┏━━
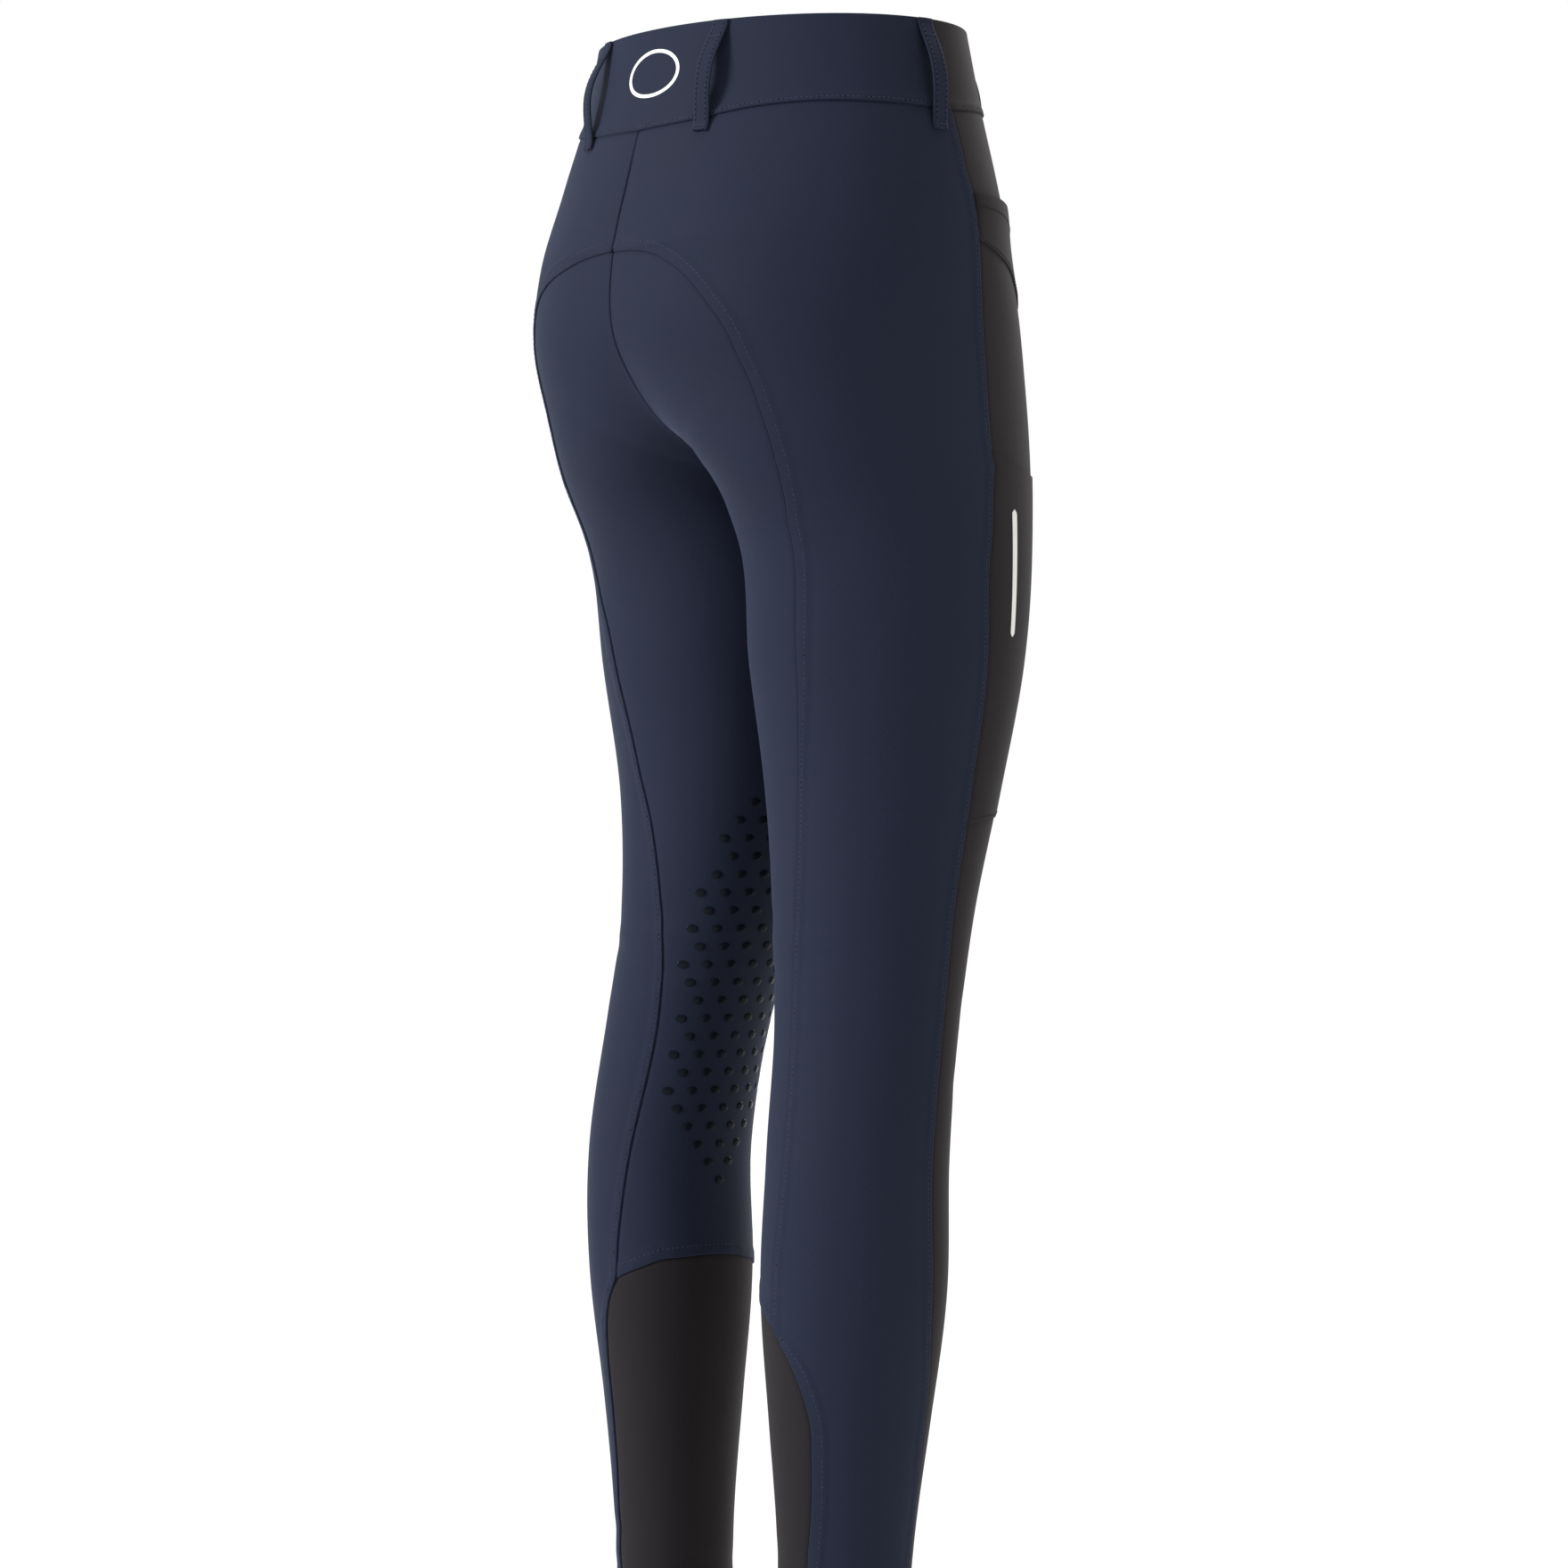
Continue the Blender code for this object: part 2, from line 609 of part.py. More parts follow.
def belt_loop(name, t, finish, mirrored):
    """A folded strip sewn down at both ends, bowed clear of the waistband between them."""
    count = 16
    points = []
    for k in range(count + 1):
        z = LOOP_TOP + (LOOP_BOTTOM - LOOP_TOP) * k / count
        share = np.clip((k / count - 0.06) / 0.88, 0, 1)
        off = LOOP_SEAT + LOOP_RISE * math.sin(math.pi * share) ** 1.2
        centre = form(t, z)
        away = normal(t, z)
        across = form(t + 0.01, z) - form(t - 0.01, z)
        across = across / np.linalg.norm(across)
        crown = LOOP_WIDTH ** 2 / 8 / 0.11
        for side, height in ((-1, 0), (1, 0), (1, LOOP_WALL), (-1, LOOP_WALL)):
            points.append(centre + across * side * LOOP_WIDTH / 2 + away * (off + height - crown * 0.2))
    faces = [(0, 1, 2, 3), tuple(4 * count + i for i in (3, 2, 1, 0))]
    for k in range(count):
        for i in range(4):
            j = (i + 1) % 4
            faces.append((4 * k + j, 4 * k + i, 4 * k + 4 + i, 4 * k + 4 + j))
    points = np.array(points)
    centre = points.mean(axis=0)
    spread = 0.0
    for face in faces:
        a, b, c = points[list(face[:3])]
        spread += np.cross(b - a, c - a) @ (a - centre)
    if (spread < 0) != mirrored:
        faces = [tuple(reversed(f)) for f in faces]
    if mirrored:
        points = points * np.array([-1.0, 1.0, 1.0])
    node(name, points, faces, finish)


def button():
    """A round button with a rounded rim, flat against the waistband."""
    t, z = BUTTON_PLACE
    centre = form(t, z)
    away = normal(t, z)
    right = np.cross(np.array([0.0, 0.0, 1.0]), away)
    right /= np.linalg.norm(right)
    up = np.cross(away, right)
    rings = [
        (BUTTON_RADIUS - 0.0007, 0.0),
        (BUTTON_RADIUS, 0.0007),
        (BUTTON_RADIUS, BUTTON_WALL - 0.0007),
        (BUTTON_RADIUS - 0.0007, BUTTON_WALL),
        (BUTTON_RADIUS - 0.0022, BUTTON_WALL - 0.0006),
    ]
    count = 24
    points = []
    for radius, height in rings:
        for k in range(count):
            angle = 2 * math.pi * k / count
            spoke = right * math.cos(angle) + up * math.sin(angle)
            points.append(centre + spoke * radius + away * (BUTTON_OFF + height))
    faces = [tuple(reversed(range(count)))]
    for ring in range(len(rings) - 1):
        for k in range(count):
            a = ring * count + k
            b = ring * count + (k + 1) % count
            faces.append((a, b, b + count, a + count))
    faces.append(tuple(range((len(rings) - 1) * count, len(rings) * count)))
    node("waist_button", points, faces, (HORN, 0.35, 0.0))


def build():
    clear_scene()
    waistband()
    for side in ("left", "right"):
        leg_panels(side)
    for place, t in LOOP_PLACES:
        colour = CHARCOAL if place == "front" else NAVY
        belt_loop("loop_" + place + "_left", t, (colour, 0.85, 0.25), False)
        belt_loop("loop_" + place + "_right", t, (colour, 0.85, 0.25), True)
    button()


build()
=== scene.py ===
"""Riding breeches, dressed: stretch cloth panels with their seams, stitches, pockets and grip dots.

Metres, +Z up, the wearer faces -Y. A place on the cloth is (t, z): t runs from 0 at the centre front
round the wearer's left side (0.5) to 1 at the centre back. Below the crotch t runs on round the leg.
"""

import math

import bmesh
import bpy
import numpy as np
from mathutils import Matrix, Vector, kdtree

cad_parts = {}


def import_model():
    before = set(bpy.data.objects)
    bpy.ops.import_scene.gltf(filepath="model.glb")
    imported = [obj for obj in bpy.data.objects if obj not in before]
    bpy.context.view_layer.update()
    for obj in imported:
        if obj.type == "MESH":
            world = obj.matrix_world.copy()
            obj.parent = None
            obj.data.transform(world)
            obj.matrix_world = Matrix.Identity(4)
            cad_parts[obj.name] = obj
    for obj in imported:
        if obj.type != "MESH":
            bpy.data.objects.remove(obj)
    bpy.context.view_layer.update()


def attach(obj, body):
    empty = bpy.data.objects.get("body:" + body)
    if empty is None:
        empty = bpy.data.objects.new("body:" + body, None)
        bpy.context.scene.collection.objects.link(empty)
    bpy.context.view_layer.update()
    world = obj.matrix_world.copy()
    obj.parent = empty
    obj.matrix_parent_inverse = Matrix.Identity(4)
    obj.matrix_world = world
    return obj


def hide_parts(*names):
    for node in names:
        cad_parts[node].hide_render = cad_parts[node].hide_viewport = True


MM = 0.001

# Cloth: wall of a panel and of the waistband, least wall at an edge, how far the waistband stands out,
# its rough height and how round its edges are.
WALL = 0.0016
BAND_WALL = 0.0024
THIN_EDGE = 0.0006
BAND_OUT = 0.0004
BAND_TALL = 0.058
BAND_ROUND = 0.0008

# Heights of the hem and the crotch, and how softly the seat rounds into its centre line.
HEM = -1.008
CROTCH = -0.270
FOLD_SOFT = 0.010
BELOW_CROTCH = CROTCH + 1e-9
SMALL_SHIFT = 0.0002

# Rough girth that one step of t is worth, for placing a seam's points evenly.
T_SCALE = 0.42

GAP = 0.0036
EDGE_STEPS = [0.0, 0.3, 0.6, 0.95, 1.4, 2.0, 2.8, 4.0, 5.6, 7.6]
SHORT_EDGE = 0.030

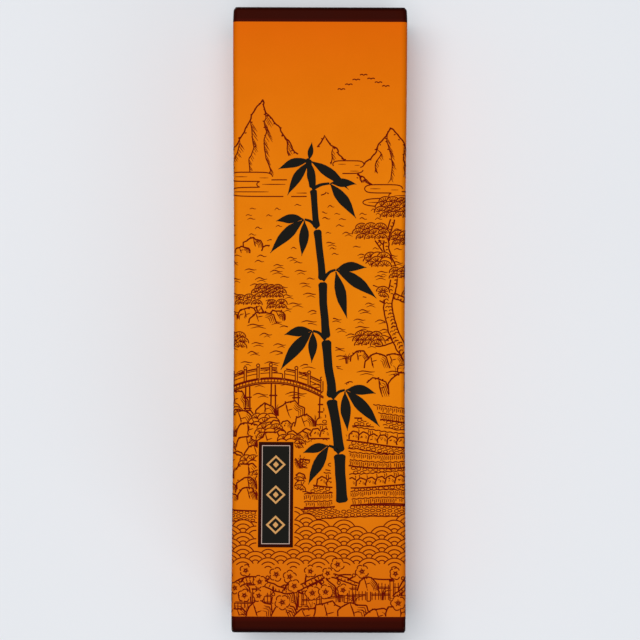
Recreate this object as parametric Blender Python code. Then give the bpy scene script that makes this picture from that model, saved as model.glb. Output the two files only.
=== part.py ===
┗━━
EXERCISE OBJECTIVE -> Using the entries above, repeat only the lines from the one containing "faces = [tuple(reversed(range(count)))]" through the one containing "obj.matrix_parent_inverse = Matrix.Identity(4)", end lines included.

FINAL ANSWER ->
    faces = [tuple(reversed(range(count)))]
    for ring in range(len(rings) - 1):
        for k in range(count):
            a = ring * count + k
            b = ring * count + (k + 1) % count
            faces.append((a, b, b + count, a + count))
    faces.append(tuple(range((len(rings) - 1) * count, len(rings) * count)))
    node("waist_button", points, faces, (HORN, 0.35, 0.0))


def build():
    clear_scene()
    waistband()
    for side in ("left", "right"):
        leg_panels(side)
    for place, t in LOOP_PLACES:
        colour = CHARCOAL if place == "front" else NAVY
        belt_loop("loop_" + place + "_left", t, (colour, 0.85, 0.25), False)
        belt_loop("loop_" + place + "_right", t, (colour, 0.85, 0.25), True)
    button()


build()
=== scene.py ===
"""Riding breeches, dressed: stretch cloth panels with their seams, stitches, pockets and grip dots.

Metres, +Z up, the wearer faces -Y. A place on the cloth is (t, z): t runs from 0 at the centre front
round the wearer's left side (0.5) to 1 at the centre back. Below the crotch t runs on round the leg.
"""

import math

import bmesh
import bpy
import numpy as np
from mathutils import Matrix, Vector, kdtree

cad_parts = {}


def import_model():
    before = set(bpy.data.objects)
    bpy.ops.import_scene.gltf(filepath="model.glb")
    imported = [obj for obj in bpy.data.objects if obj not in before]
    bpy.context.view_layer.update()
    for obj in imported:
        if obj.type == "MESH":
            world = obj.matrix_world.copy()
            obj.parent = None
            obj.data.transform(world)
            obj.matrix_world = Matrix.Identity(4)
            cad_parts[obj.name] = obj
    for obj in imported:
        if obj.type != "MESH":
            bpy.data.objects.remove(obj)
    bpy.context.view_layer.update()


def attach(obj, body):
    empty = bpy.data.objects.get("body:" + body)
    if empty is None:
        empty = bpy.data.objects.new("body:" + body, None)
        bpy.context.scene.collection.objects.link(empty)
    bpy.context.view_layer.update()
    world = obj.matrix_world.copy()
    obj.parent = empty
    obj.matrix_parent_inverse = Matrix.Identity(4)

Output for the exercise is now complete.